In the 1960s, Cosmopolitan offered advice on how to be a good wife, where to find a marriageable man, and how to convince a man to marry. Thirty-five years later, Cosmopolitan completely switched its focus, publishing more than 100 articles on short- and medium-term relationships and just six articles on marriage. Articles include stories of the “Worst Dates Ever,” “Six Fantasies That Could Ruin Your Relationship,” “The Morning After: How to Squash His Post-Nooky Paranoia” and “Ways Women Got Men Back Who Dumped Them.” One of the most telling articles of this shortened time horizon shift was titled “How to Mesmerize a Man at: Six Minutes, Six Weeks, Six Months.”

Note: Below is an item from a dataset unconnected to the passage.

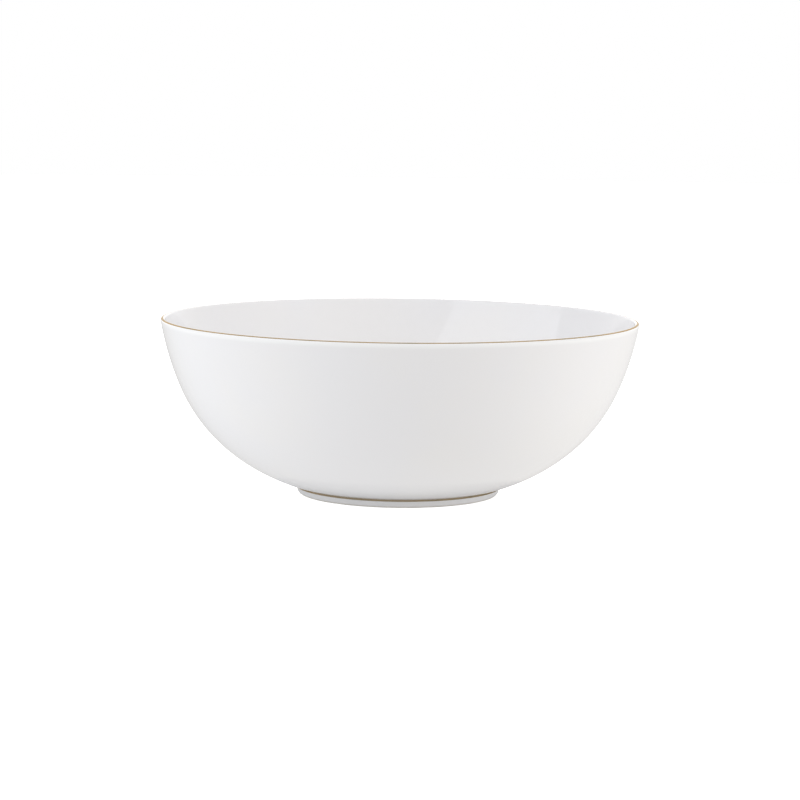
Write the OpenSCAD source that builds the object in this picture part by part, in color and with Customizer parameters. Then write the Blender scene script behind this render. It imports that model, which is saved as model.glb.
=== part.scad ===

With no mention of six years, or sixty years, the message is clear. Relationships come and go, but Cosmopolitan will give you advice on how to attract men for whatever short-term period you would like them in your life. The emphasis is on the myopic, immediate pleasures of sex, rather than the longer-term delayed gratification seeking greater rewards in the future. Yet there is a desire for more substantial relationships, and an inability to outline the path to get there. In 1965, Cosmopolitan‘s how-to guides for happy marriage involved sharing, trust, kindness and compromise. While Cosmopolitan is no doubt still in favour of those relationship qualities, the how-to element in 2000 focused on the physical, rather than the emotional, aspects of gender relationships.
2010 Cosmopolitan is no different: The four featured articles on relationships on the Cosmo site today include “My Online Boyfriend Wasn’t Real,” “7 Signs He’s Playing You,” “The Body Language of Liars,” and “The Hidden Danger of Breakups.”
4) Marriage becomes a negative-not positive-relationship between 1965 and 2000. In addition to the decline of marriage as a stated topic of articles in Cosmopolitan, there is also an increase in negative articles about marriage. In 1965, of the 28 articles discussing marriage, 82% talked about the union in positive or neutral tones, with articles about how to improve a marriage or how to encourage a man to propose. Negative articles about marriage-including articles on divorce, abuse and adultery-made up 18% of the articles. In 2000, of the six articles that dealt with marriage, four were focused on divorce, adultery and abuse. In percentage terms, that means 66% of articles in the 2000 Cosmopolitans discussed marriage in a negative light.
For example, in 1970, when 81% of articles on marriage were of a positive or neutral variety, headlines included “Each Marriages Has a Secret Contract. What’s Yours, Baby?” with advice about compromise and what each part of the couple can offer to the union. Another piece, titled, “How to Get Married if You’re Over 30,” advised the reader on everything from how to furnish an apartment, what kind of pets to have, how to be mysterious, how not to complain and how not to be ‘totally self-sufficient’ in order to snare a husband. There is a sense of desperation to enter the blissful union of marriage. While none of the 13 positive or neutral articles make marriage sound perfectly dreamy-problems are more interesting to read about that perfection-and all of them tend to have a tinge of panic, the importance of the marital partnership is stressed in each issue.
Contrast that with 1995, where of 19 articles on marriage, 13-68% focus on marital dissolution rather than reward. These articles include headlines such as this cover story from April 1995: “You’re Happily Married But Have the Hots For That Guy in the Gym. Do You Dare Fool Around?” Or, even more negative pieces about adultery and divorce, including, “The Dark Side of Bridehood,” “Congratulations, and Welcome to Hell — Is This Any Way to Get Married,” “My, What a Wonderful Divorce We’re Having” and ‘”I Got My Married Man-and Then I Didn’t Want Him.”‘
And in 2010 it’s more of the same negative stuff: A search on the Cosmo site for “marriage” turns up the following stories
Marriage Meltdown “I never wanted to get married,” Meg said…
My live-in boyfriend freaks out every time I bring up marriage Why does he balk? Am I wasting my time?
Is he a total mama’s boy? We’ve talked about marriage, but he’s very close to his mom…
Bottom Line: As I’ve written before, put down the women’s magazine: It may be harmful to your relationship.